My next lift, 155kg (341lbs) was a no lift. I felt my left elbow bend immediately as I caught it. The clean felt great though so I decided to go heavier. 

157kg goes on the bar. This matched my best ever lift, which I hit in July just before my wrestling extravaganza. Clean felt easy. Stood up, took 3 breaths and on the last one, like always, I dipped, then drove up through my hips > into my shoulder and the bar went up. I moved my feet and punched myself under the bar. 

Nailed it! 

Or so i thought. Unfortunately, the judges weren’t watching the Beaux Sheaux and two out of three judges gave me the red light of death. No lift.

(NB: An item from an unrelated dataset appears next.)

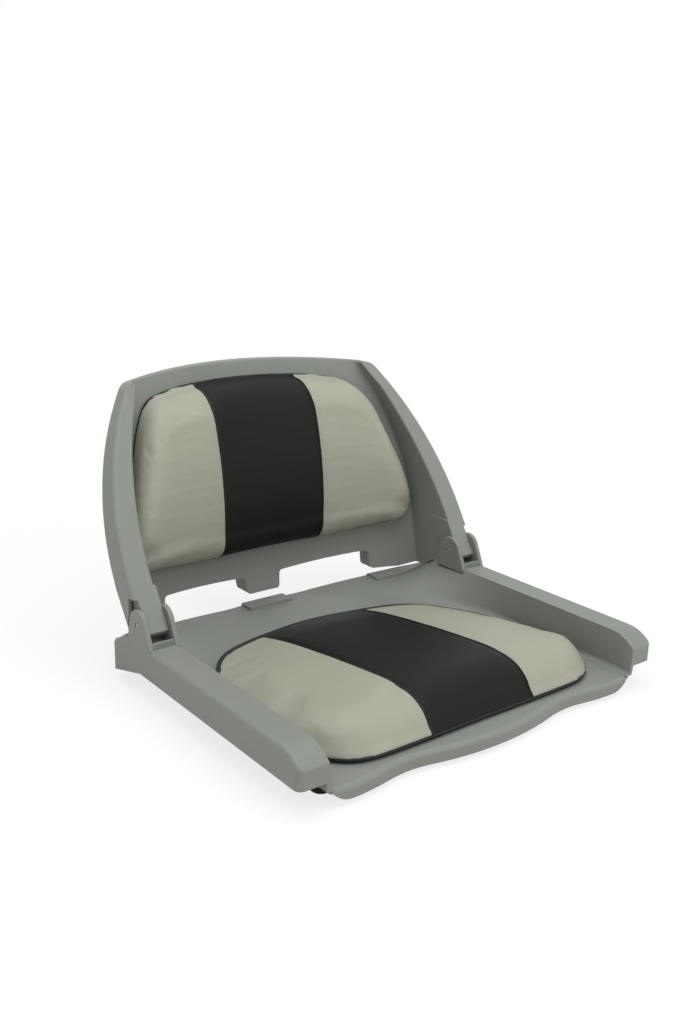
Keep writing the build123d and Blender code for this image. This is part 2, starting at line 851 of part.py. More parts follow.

No idea what they were watching but it wasn’t me because that shit was solid. 

I wasn’t too mad though becuase that lift really didn’t mean anything in the large scheme of things. It wouldn’t have helped me qualify for nationals unless I snatched 131kg, which we know I didn’t. 

All in all, I made a 125kg snatch and 152kg C&J. Most lifters don’t normally hit personal bests in competition. It’s pretty risky and really hard to do. This total of 277 wouldn’t get me to nationals, but that’s ok, i still have more time to qualify. I need to hit 289 in order to be qualified to lift on the national stage. 

This experience wet my appetite for professional weightlifting. The community is great, the equipment is stellar and the judges are strict yet consistent. They don’t play favorites and I think that’s important (and the opposite of bodybuilding). 

I’m really happy to have such a great coach with me everyday. I’m very selfish for taking this amount of time to train and couldn’t have done it without my partner Kristen taking on extra workloads so that I could train harder and longer. 

Update: I qualified for Nationals at a meet in Houston!